Barro writes, “If Sotomayor does not retire this year, we don’t know when she will next be able to retire with a likely liberal replacement….If Sotomayor doesn’t retire this year, she’ll be making a bet that she will remain fit to serve until possibly age 78 or even 82 or 84 — and she’ll be forcing the whole Democratic Party to make that high-stakes bet with her.”
This argument is not without its detractors. Sen. Elizabeth Warren (D-MA) said, “I think Justice Sotomayor is doing a terrific job, and I think she’ll be doing a terrific job for years to come.”
“I don’t think there’s anything I know about her medical condition that would disqualify her from continuing. I don’t see any reason why she wouldn’t” keep serving, said Senate Majority Whip Dick Durbin (D-IL), who chairs the Senate Judiciary Committee.
But Senators Richard Blumenthal (D-CT) and Sheldon Whitehouse (D-RI), both on the Judiciary Committee have encouraged her to step down.
Yet on Monday, a different gay male pundit — Nate Silver — wrote an even more damning piece with the headline: “Sonia Sotomayor’s retirement is a political IQ test: Are you into politics to win — or to feel good about yourself?” Silver writes: “If you’re someone who even vaguely cares about progressive political outcomes — someone who would rather not see a 7-2 conservative majority on the Supreme Court even if you don’t agree with liberals on every issue — you should want Sotomayor to retire and be replaced by a younger liberal justice. And — here’s the mean part — if you don’t want that, you deserve what you get.”
A former actuarial pollster who also writes about baseball, Silver pivots to order of magnitude importance of Supreme Court justices versus other officials, including presidents. Silver also lays out the other pressing elements to a Sotomayor replacement: the likelihood Democrats will lose the Senate and what he cites as a 50/50 chance of losing the presidency.
Those last points are inarguable, but does that mean Sotomayor, at 69, should step down? No. And the suggestion that she is somehow comparable to an 83-year-old RBG who was in exceedingly poor health during the final term of Obama, is both ableist and ageist. The push for Stephen Breyer to retire was soto voce for years while that for Sotomayor is being trumpeted.
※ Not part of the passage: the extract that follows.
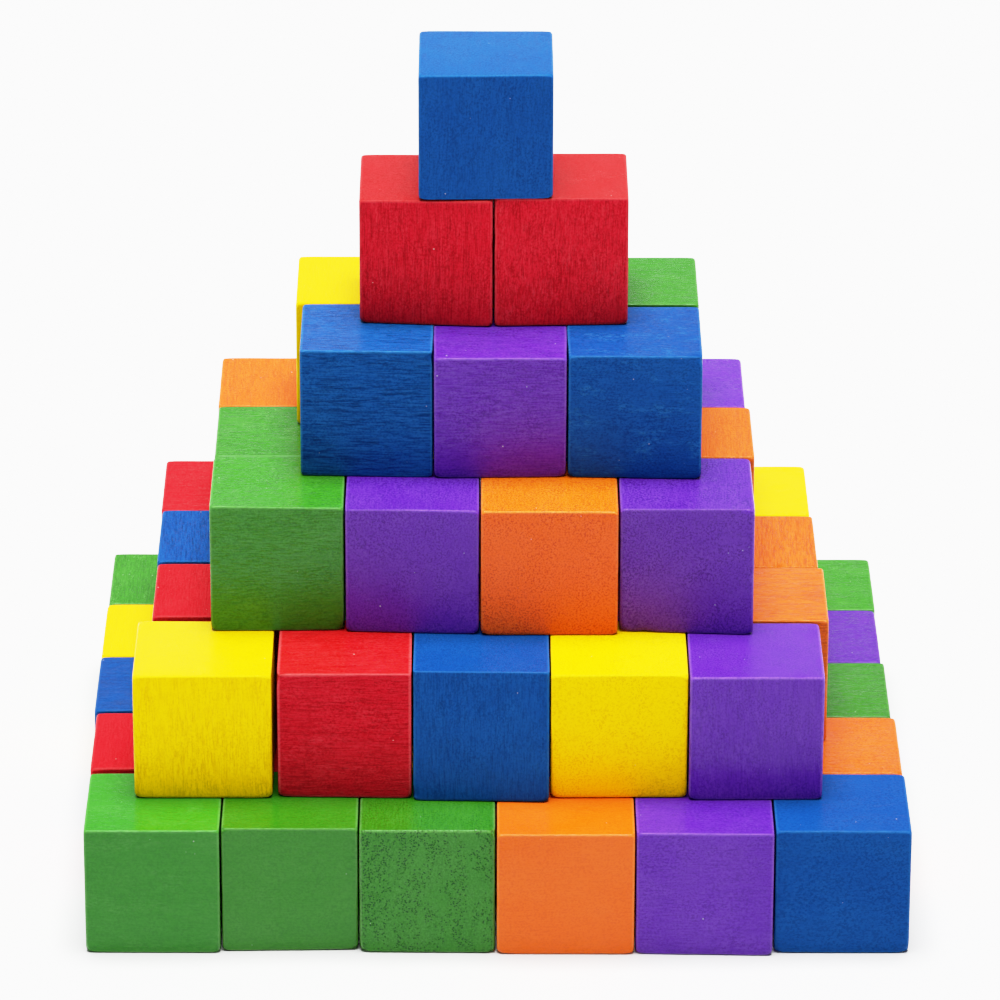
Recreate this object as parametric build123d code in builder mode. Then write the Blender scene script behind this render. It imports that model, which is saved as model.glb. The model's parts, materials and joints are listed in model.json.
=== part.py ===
from build123d import *
import os

os.makedirs("parts", exist_ok=True)

# Stepped tower of loose painted wooden cubes. Six layers, each resting flat on
# the one below: 6 x 5, 5 x 4, 4 x 3, 3 x 2, 2 x 1 and one cube on top.
# Millimetres, +Z up, origin on the ground under the centre of the bottom layer,
# the front of the tower faces -Y.

# ---- driving dimensions ----
CUBE = 25.4         # nominal one-inch cube, and so the height of every layer
DEPTH = 25.1        # front-to-back size of the cut blocks
CORE_WIDTH = 25.2   # side-to-side size of the blocks inside the tower
EDGE_R = 0.9        # rounded-over edges of a tumbled block
CENTRE_X = -0.225   # middle of the bottom layer in the layout below
CENTRE_Y = 64.0

# ---- layout ----
# Blocks that can be reached from outside, one per sub-part:
# name: (layer, left side x, right side x, front face y).
# Widths differ by a few tenths and rows are a little out of line, as in a tower
# that was set up by hand from sawn blocks.
OUTER_BLOCKS = {
    # bottom layer, front row
    "layer1_front1_green": (1, -77.10, -51.80, 0.0),
    "layer1_front2_green": (1, -51.50, -26.00, 0.9),
    "layer1_front3_green": (1, -25.75, -0.35, 0.2),
    "layer1_front4_orange": (1, -0.05, 25.70, -1.1),
    "layer1_front5_purple": (1, 25.95, 51.65, -0.9),
    "layer1_front6_blue": (1, 51.95, 77.30, 0.0),
    # bottom layer, left side, front to back
    "layer1_left2_red": (1, -77.20, -52.00, 27.1),
    "layer1_left3_blue": (1, -77.75, -52.55, 53.3),
    "layer1_left4_yellow": (1, -77.70, -52.50, 78.7),
    # bottom layer, right side, front to back
    "layer1_right2_orange": (1, 51.75, 76.95, 25.4),
    "layer1_right3_green": (1, 50.95, 76.15, 50.8),
    "layer1_right4_purple": (1, 50.40, 75.60, 76.1),
    # bottom layer, back row, left to right
    "layer1_back1_green": (1, -77.50, -52.30, 104.0),
    "layer1_back2_orange": (1, -51.95, -26.75, 102.8),
    "layer1_back3_blue": (1, -26.45, -1.25, 103.2),
    "layer1_back4_yellow": (1, -0.95, 24.25, 102.6),
    "layer1_back5_red": (1, 24.60, 49.80, 103.1),
    "layer1_back6_green": (1, 50.60, 75.80, 101.5),
    # second layer, front row
    "layer2_front1_yellow": (2, -68.15, -42.20, 13.9),
    "layer2_front2_red": (2, -41.20, -16.05, 14.5),
    "layer2_front3_blue": (2, -15.75, 9.80, 14.3),
    "layer2_front4_yellow": (2, 10.05, 35.70, 14.3),
    "layer2_front5_purple": (2, 35.95, 61.15, 13.2),
    # second layer, sides
    "layer2_left2_red": (2, -65.60, -40.40, 41.0),
    "layer2_left3_blue": (2, -65.80, -40.60, 67.2),
    "layer2_right2_orange": (2, 37.90, 63.10, 39.3),
    "layer2_right3_orange": (2, 37.00, 62.20, 64.7),
    # second layer, back row
    "layer2_back1_red": (2, -66.05, -40.85, 92.5),
    "layer2_back2_green": (2, -40.50, -15.30, 91.2),
    "layer2_back3_purple": (2, -14.95, 10.25, 91.6),
    "layer2_back4_blue": (2, 10.60, 35.80, 91.0),
    "layer2_back5_yellow": (2, 36.50, 61.70, 90.0),
    # third layer, front row
    "layer3_front1_green": (3, -54.15, -28.90, 34.1),
    "layer3_front2_purple": (3, -28.60, -3.40, 33.2),
    "layer3_front3_orange": (3, -3.10, 22.80, 32.4),
    "layer3_front4_purple": (3, 23.10, 48.40, 33.6),
    # third layer, sides
    "layer3_left2_green": (3, -54.05, -28.85, 59.4),
    "layer3_right2_orange": (3, 24.10, 49.30, 59.2),
    # third layer, back row
    "layer3_back1_orange": (3, -54.20, -29.00, 84.7),
    "layer3_back2_red": (3, -28.60, -3.40, 84.9),
    "layer3_back3_yellow": (3, -3.05, 22.15, 84.5),
    "layer3_back4_purple": (3, 23.20, 48.40, 84.6),
    # fourth layer
    "layer4_front1_blue": (4, -37.30, -12.25, 49.3),
    "layer4_front2_purple": (4, -12.00, 13.10, 47.7),
    "layer4_front3_blue": (4, 13.40, 38.70, 47.9),
    "layer4_back1_yellow": (4, -38.65, -13.45, 74.7),
    "layer4_back2_orange": (4, -12.00, 13.20, 73.9),
    "layer4_back3_green": (4, 13.55, 38.75, 74.3),
    # fifth layer and the cube on top
    "layer5_left_red": (5, -26.20, -0.90, 63.2),
    "layer5_right_red": (5, -0.55, 24.85, 64.0),
    "layer6_top_blue": (6, -14.95, 10.50, 62.5),
}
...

Yet Breyer was the court’s oldest justice in 2022 when he retired at 83 — and 14 years older than Sotomayor.
The case for Sotomayor retiring is not without merit, but given the exposure of corruption that have been leveled at Clarence Thomas and Samuel Alito — who are both older than Sotomayor — it begs the question of why there isn’t a groundswell of demand for both to retire or resign.
Barro writes that cults of personality are the problem and suggests that a replacement for Sotomayor is easily found and could be exciting. He writes that, “Democrats should be saying in public that she should step down. In order to do that, they’ll have to get over their fear of being called racist or sexist or ageist.”
Or not. It’s not a given that Biden, who made a strong choice in Ketanji Brown Jackson — who was on Obama’s shortlist when he nominated Garland–would make an equally strong choice to replace Sotomayor. What if he took that centrist “no one could possibly argue against his choice” pick that Obama made with Garland?
The variables are there as Silver’s actuarials detail. But the ultimate decision rests with Sotomayor herself and there are as many questions to be raised should she choose to retire as there are alleged answers.